Levitt's four proposals are:
  1. Require fund boards to have a majority of independent directors;

  2. Require independent directors to nominate any new independent directors;

  3. Require that outside counsel for directors be independent from management to ensure that directors get objective and accurate information; and

  4. Require that fund shareholders have more specific information on which to judge the independence of their fund directors.
Chairman Levitt said, "These four straightforward proposals form the cornerstone of a major Commission effort to improve mutual fund governance. While these initial measures would be the most significant changes in a generation, this is just the beginning. The Commission will act on these measures immediately and will continue to mine the wealth of suggestions from the roundtable for additional reforms to pursue."

At the same meeting, Matthew Fink, president of the ICI, laid out a wish list for legislation that would help the fund industry. Quoting Justice William O. Douglas, who was Chairman of the SEC from 1937 to 1939, Fink observed that "Common sense... makes good laws." He then laid out four areas ripe for the application of common sense: mutual fund governance, mutual fund disclosure, defined contribution plans, and Individual Retirement Accounts.

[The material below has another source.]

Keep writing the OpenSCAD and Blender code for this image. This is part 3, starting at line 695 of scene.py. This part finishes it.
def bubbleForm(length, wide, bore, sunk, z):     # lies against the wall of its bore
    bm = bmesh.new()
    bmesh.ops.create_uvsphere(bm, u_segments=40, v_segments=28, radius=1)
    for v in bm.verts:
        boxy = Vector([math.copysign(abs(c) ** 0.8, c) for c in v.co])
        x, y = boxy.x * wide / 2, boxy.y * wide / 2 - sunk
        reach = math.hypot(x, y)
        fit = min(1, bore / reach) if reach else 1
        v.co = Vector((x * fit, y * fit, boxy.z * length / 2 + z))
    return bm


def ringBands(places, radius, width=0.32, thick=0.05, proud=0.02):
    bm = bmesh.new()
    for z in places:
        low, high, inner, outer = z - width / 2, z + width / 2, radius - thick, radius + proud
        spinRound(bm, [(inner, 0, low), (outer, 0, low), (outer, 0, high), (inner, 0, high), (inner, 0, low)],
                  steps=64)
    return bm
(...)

Fund companies are the only companies required to have independent directors, Fink pointed out. He also unveiled a new ICI Advisory Group on Best Practices for Fund Directors. Its members consist of Jack Brennan, Chairman of the Board of Governors of the ICI and Chairman and CEO of the Vanguard Group, Dawn Marie Driscoll, an Independent Director at the Scudder Funds, Robert Glauber, an Independent Director at the Dreyfus Funds, Paul Haaga, Executive Vice President of Capital Research and Management Company, Dr. Manuel Johnson, an Independent Director at the Morgan Stanley Dean Witter Family of Funds, and William Lyons, President and COO of American Century Investments.

According to Fink, the Advisory Group will be charged with identifying and evaluating "best practices" associated with the work of mutual fund directors that the group believes should be brought to the attention of every fund board.

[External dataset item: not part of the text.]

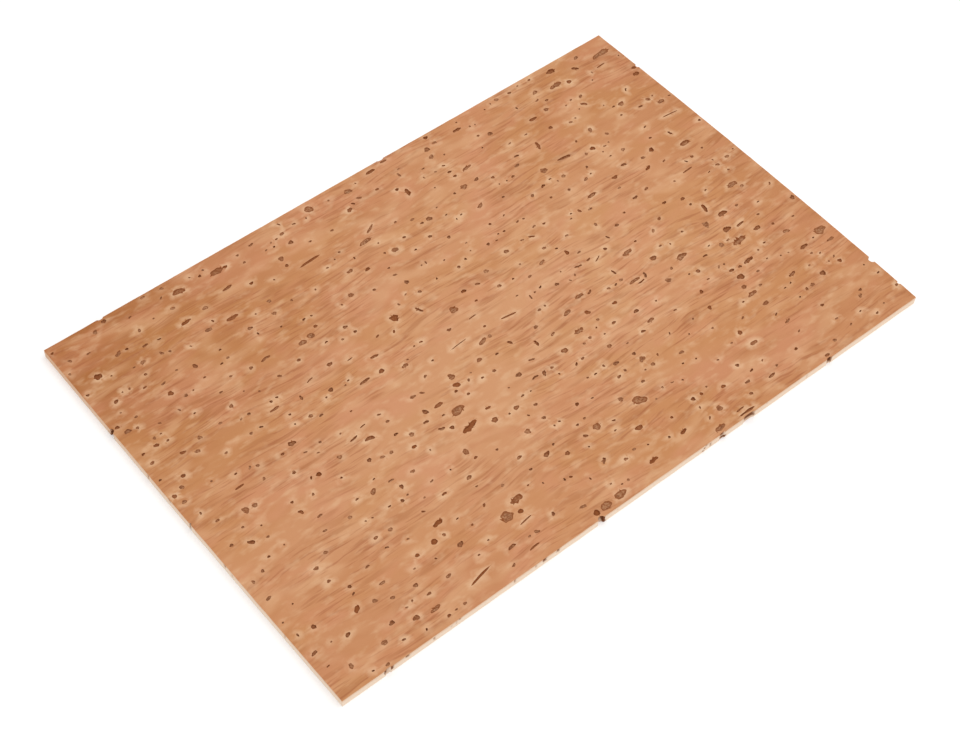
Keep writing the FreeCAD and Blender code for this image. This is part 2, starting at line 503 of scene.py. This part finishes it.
lower_pores = []
nearby.clear()
for pore in list(pores):
    if 2 * pore.half_length < SMALLEST_THROUGH or pore.kind == "slit":
        continue
    x = pore.x + random.uniform(-CHANNEL_DRIFT, CHANNEL_DRIFT)
    y = pore.y + random.uniform(-CHANNEL_DRIFT, CHANNEL_DRIFT)
    shrink = random.uniform(0.6, 0.95)
    length, width = 2 * pore.half_length * shrink, 2 * pore.half_width * shrink
    twin = Pore(x, y, length, width, math.degrees(pore.turn), pore.kind)
    if is_free(twin):
        lower_pores.append(twin)
        remember(twin)
lower = lay_out_face(lower_pores, finer=0.6)
lower_triangles = fill_face(lower)
print("underside", len(lower_pores), "pores", len(lower_triangles), "triangles")

# %% [markdown]
# ## The cut edges
#
# The trimming cut shows the bark from the side: pale, fine-grained and slightly rough, with a dark
# line wherever it opened a channel. The wall is a grid that joins the two borders, one column for
# each border point. Where a channel shows, the wall's points sink in and carry the dark lining's
# value. The clear channels are listed as side, place along it, width, where they start and end as
# shares of the height from the top, and lean. Fainter ones between them are left to chance.

# %% Place the channels in the edges
edge_channels = [
    ("front", -65.2, 0.5, 0.0, 0.7, 0.0), ("front", -63.9, 0.5, 0.0, 0.6, 0.0),
    ("front", -60.3, 0.9, 0.0, 0.4, 0.0), ("front", -48.0, 0.5, 0.0, 0.3, 0.0),
    ("front", -27.6, 1.0, 0.0, 0.6, 0.2), ("front", -24.2, 0.6, 0.0, 0.5, 0.0),
    ("front", -13.0, 0.7, 0.0, 1.0, 0.5), ("front", 14.5, 0.3, 0.1, 1.0, -1.2),
    ("front", 18.7, 1.0, 0.0, 0.5, 0.0), ("front", 19.0, 1.6, 0.7, 0.95, 0.0),
    ("front", 26.0, 2.6, 0.0, 0.75, 0.6), ("front", 49.0, 1.0, 0.0, 0.8, 0.0),
    ("left", 24.8, 0.8, 0.0, 1.0, 0.3), ("left", 12.0, 0.3, 0.2, 1.0, 0.2),
    ("left", -2.5, 0.4, 0.0, 0.9, 0.0), ("left", -13.9, 0.4, 0.0, 0.5, 0.0),
    ("left", 4.5, 0.8, 0.0, 0.3, 0.0), ("right", -37.0, 1.0, 0.0, 0.9, 0.0),
    ("right", -45.0, 0.7, 0.0, 0.8, 0.0), ("right", 37.0, 0.8, 0.0, 0.7, 0.0),
    ("right", 15.5, 0.4, 0.0, 0.8, 0.2), ("back", -61.7, 0.8, 0.0, 0.8, 0.0),
    ("back", 10.6, 1.0, 0.0, 0.6, 0.0), ("back", 62.5, 0.6, 0.0, 0.7, 0.0),
]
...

In the area of fund disclosure, Fink said that the SEC’s top-to-bottom revision of Form N-1A and adoption of Plain English requirements should serve as models for future simplification and clarity in changes to other required documents.

Addressing defined contribution, Fink called the rules that govern DC plans "needlessly complex and confusing to investors" and added that "these rules to some extent undermine our ability to achieve higher rates of retirement savings." His keynote address four major areas of concern for the mutual fund industry. He addressed defined contribution issues as the third of those areas.

One bright spot in Washington is that pending legislation would permit employees to roll over assets from one type of plan to another when they change jobs, regardless of the types of plans involved, he told attendees. He also praised legislation that would raise the limits on contributions, permit after-tax contributions in some plans, and give small employers tax credits for setting up plans.

Fink stopped short of calling for a single, universal defined contribution plan, pointing out that such a plan may not be desirable. Instead, he called for "more simplicity, uniformity, and availability than currently exists."

The fourth area that he addressed was IRAs. Here, he called for a return to the universal IRA to increase retirement savings. He added his support of legislation introduced by Senate Finance Committee Chairman William Roth that would restore the universal IRA.